These Educators Bring Story, Truth, and Humanity to the Climate Crisis. They Want Your Students to Imagine How They Can Fight for Climate Justice.

Students get straight-up, comprehensive education on climate change and how to be climate change-makers.


Rethinking Schools curriculum editor Bill Bigelow and high school teacher Tim Swinehart are the masterminds behind the nation’s first comprehensive climate literacy policy, which was passed by the Portland Public Schools school board in May 2016.  They had enough of too many textbooks discrediting or minimizing the effects of climate change. 

The two educators are also co-authors of A People’s Curriculum for the Earth. It is a collection of stories, poems, activities, and role-plays that gives students honest insights into the people and places affected by climate change. Articles on solutionaries who are working for climate justice are also included to inspire and replicate.

We offer two free downloadable lessons from A People’s Curriculum for the Earth.

  • Climate Change Mixer is an engaging introductory lesson on climate change—and empathy. In this activity, students meet one another in character—17 individuals around the world who are affected by climate change. Some are forced to leave home, while others profit from this business opportunity.
  • Don’t Take Our Voices Away is a role-playing opportunity where students learn how indigenous people are confronting the effects of climate change. In this activity, they will work together to develop a common list of demands to present at the Indigenous People’s Global Summit on Climate Change.

A People’s Curriculum for the Earth is available for $24.95 at the Rethinking Schools website. The book offers over 100 articles, activities, and role-plays, in addition to teaching ideas.

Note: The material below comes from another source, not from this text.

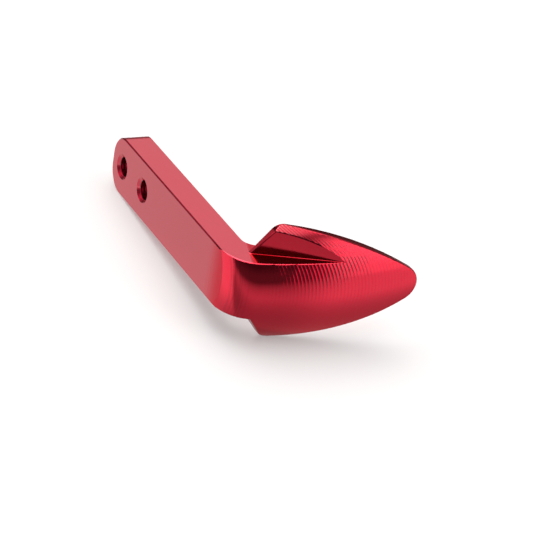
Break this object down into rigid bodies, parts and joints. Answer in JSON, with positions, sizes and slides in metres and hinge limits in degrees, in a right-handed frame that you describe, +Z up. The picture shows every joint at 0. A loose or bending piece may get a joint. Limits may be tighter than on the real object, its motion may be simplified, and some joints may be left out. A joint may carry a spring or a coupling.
{
  "type": "lever guard",
  "caption": "Milled lever guard: straight bar with tapped mounting holes, rounded bend and a leaf-shaped blade with a pocket along its upper side.",
  "frame": {"origin": "middle of the mounting-hole pattern on the bar's outer face", "axes": "+X from the bar's outer face towards the blade's tip, +Y along the bar away from the blade, +Z up across the bar's height"},
  "size_m": [0.0485, 0.0768, 0.03],
  "materials": {
    "anodised": "satin red anodised"
  },
  "bodies": {
    "root": {"lever_guard": "anodised"}
  },
  "joints": []
}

And, if you’re interested in making climate change part of your school district’s curriculum, here’s a Climate Justice Resource Kit that includes a copy of the resolution passed by the Portland Public Schools school board, organizing tips, and news coverage about the significance of this landmark policy. The YES! Magazine article “Portland Public Schools First to Put Global Climate Justice in the Classroom,” also reports on highlights of the pilot program’s inaugural year at Portland’s Lincoln High School.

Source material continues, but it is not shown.